--- COLLECTED DATA ---
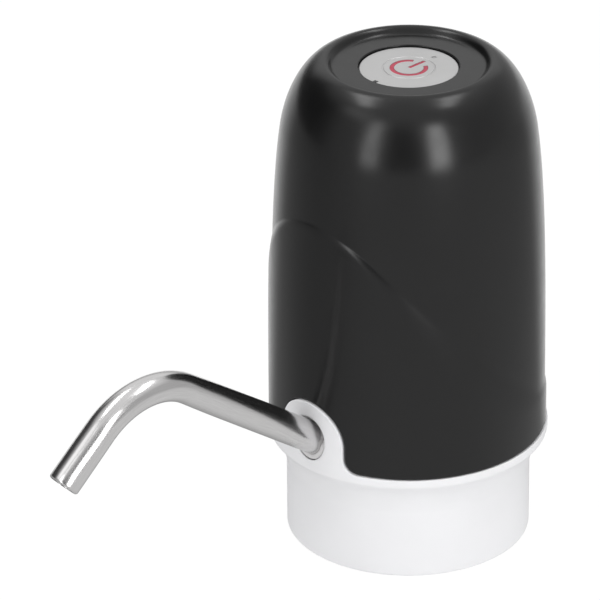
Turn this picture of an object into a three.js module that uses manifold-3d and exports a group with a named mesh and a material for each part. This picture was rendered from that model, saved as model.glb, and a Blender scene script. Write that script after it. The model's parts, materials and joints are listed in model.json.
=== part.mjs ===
// Bottled water pump: an electric pump with a push button on top, which stands on the neck of a large
// water bottle. Millimetres, +Z up. The spout points along -X. The origin is the middle of the deck's
// underside, which the mouth of the bottle meets.

import * as THREE from 'three';
import { mergeVertices } from 'three/addons/utils/BufferGeometryUtils.js';
import Module from 'manifold-3d';

// Clearances and cuts
const fitGap = 0.3;
const pinGap = 0.15;
const overrun = 1;
const weldDistance = 0.0005;

// Collar, deck and rim of the base, from the bottle's neck outwards
const neckRadius = 28;
const gripRibReach = 2.4;
const collarWall = 2.25;
const collarDepth = 26;
const collarFootChamfer = 0.6;
const deckThickness = 2.4;
const shoulderDrop = 7;
const shoulderCurveShares = [0.17, 0.125];
const shoulderReach = 4.85;
const rimTop = 5.7;
const rimBand = 1.5;
const rimEdge = 0.4;
const lipHeight = 3.8;
const lipWall = 1.6;
const gripRibCount = 12;
const gripRibWidth = 1.6;
const gripRibFoot = 2;

// Upper shell, which tapers from the rim to the hip and rounds over from there to its crest
const rimMargin = 1.13;
const shellWall = 2.1;
const sideTaper = 2.41;
const hipRise = 14;
const crownHeight = 20.2;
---
• **WHAT TO DO**
Write down the full listing again, exactly.

• **COMPLETE ANSWER**
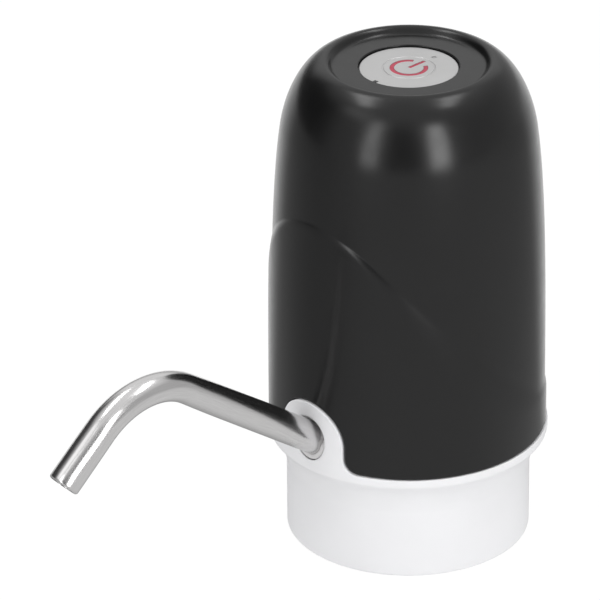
Turn this picture of an object into a three.js module that uses manifold-3d and exports a group with a named mesh and a material for each part. This picture was rendered from that model, saved as model.glb, and a Blender scene script. Write that script after it. The model's parts, materials and joints are listed in model.json.
=== part.mjs ===
// Bottled water pump: an electric pump with a push button on top, which stands on the neck of a large
// water bottle. Millimetres, +Z up. The spout points along -X. The origin is the middle of the deck's
// underside, which the mouth of the bottle meets.

import * as THREE from 'three';
import { mergeVertices } from 'three/addons/utils/BufferGeometryUtils.js';
import Module from 'manifold-3d';

// Clearances and cuts
const fitGap = 0.3;
const pinGap = 0.15;
const overrun = 1;
const weldDistance = 0.0005;

// Collar, deck and rim of the base, from the bottle's neck outwards
const neckRadius = 28;
const gripRibReach = 2.4;
const collarWall = 2.25;
const collarDepth = 26;
const collarFootChamfer = 0.6;
const deckThickness = 2.4;
const shoulderDrop = 7;
const shoulderCurveShares = [0.17, 0.125];
const shoulderReach = 4.85;
const rimTop = 5.7;
const rimBand = 1.5;
const rimEdge = 0.4;
const lipHeight = 3.8;
const lipWall = 1.6;
const gripRibCount = 12;
const gripRibWidth = 1.6;
const gripRibFoot = 2;

// Upper shell, which tapers from the rim to the hip and rounds over from there to its crest
const rimMargin = 1.13;
const shellWall = 2.1;
const sideTaper = 2.41;
const hipRise = 14;
const crownHeight = 20.2;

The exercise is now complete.